Please note a couple of key items. The statute frequently makes use of the term “student or a minor.” In those cases, the act envisioned does not necessarily take place involving a teacher’s student but includes all minors. Note also the difference between drugs and alcohol – alcohol possession, use, or being under the influence must impair the performance of duties, whereas unlawful drug use or unlawful drug possession that occurs during the performance of duties is forbidden.

The overarching theme for teachers and education professionals is: Practice your profession in a manner that is above reproach and gives credit to the profession.

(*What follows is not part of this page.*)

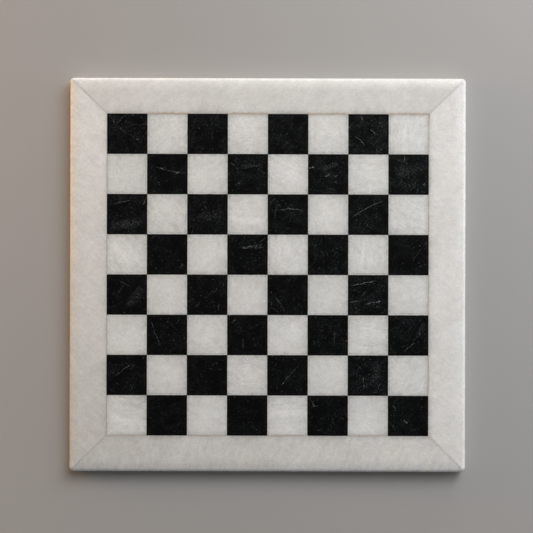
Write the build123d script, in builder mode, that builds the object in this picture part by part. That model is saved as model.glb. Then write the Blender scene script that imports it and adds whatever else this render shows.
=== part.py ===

Note also that the professional code of ethics for Kentucky school certified personnel establishes distinct duties to three constituencies:

  • Duties to Students;
  • Duties to Parents; and
  • Duties to the teaching profession.

It is next necessary to evaluate the process by which the EPSB will take action against a teaching certificate. A PDF copy of the process is available here. Note that respondent refers to the educator against which a complaint has been filed.

Flow Chart Part 1

This graphic depicts the process from initial complaint to one of six original dispositions. Those dispositions are:

  • Non-initiation of a case because either the allegations are not credible or the actions do not constitute a violation of the KRS section detailed previously.
  • Defer for more information – Additional information is requested from the board, which will hear the matter again at a later date.
  • Dismissal – the complaint is dismissed. However, since the dismissal may not reach the merits of the case, the dismissal is without prejudice and subsequent action the complaint is not prohibited.
  • Deferral for training – the educator is offered the opportunity to attend training and submit proof of attendance. Upon submission, the complaint is dismissed. If the educator protests, the case is returned the board.
  • Admonishment – the board issues a formal written admonishment to the educator with a copy to the educator’s superintendent. The educator may appeal, which is treated as though the admonishment was never issued and the case is schedule for a hearing. Alternatively, a response other than an appeal is added to the teaching file and the case is closed, or no response comes in and the case is closed.
  • Referral for a hearing.

A hearing closely follows a typical administrative hearing. This process is detailed below:

Flow chart detailing hearing process.

An EPSB attorney is assigned to prosecute the case. An initial draft agreed order is prepared and forwarded to the respondent for either agreement or rejection. Upon agreement, the order is forwarded to the Board, which may accept or reject the agreement. If the Board agrees, the agreed order becomes operative. If rejected, the case returns to the negotiation phase, and the hearing process continues. Charges are drafted, a hearing officer is selected, and pretrial discovery begins. A hearing is held, and after 30 days, an official transcript of the hearing is prepared. 60 days after the hearing, a recommended order is prepared. Each side is granted 15 days to file exceptions. 90 days after the hearing, the recommended order, along with any exceptions, is passed along to the Board for review. The board may reject, approve, or modify the recommended order, and at that point the Board issues a final order. The respondent may take an appeal to Franklin Circuit Court.

Throughout the process, the Kentucky Educator Certification Inquiry (KECI) system updated, albeit in a limited fashion. After a complaint is accepted and a formal case file is opened, an icon appears in KECI to the respondent, the relevant superintendent, and school district human resources directors. The icon is removed at a final disposition.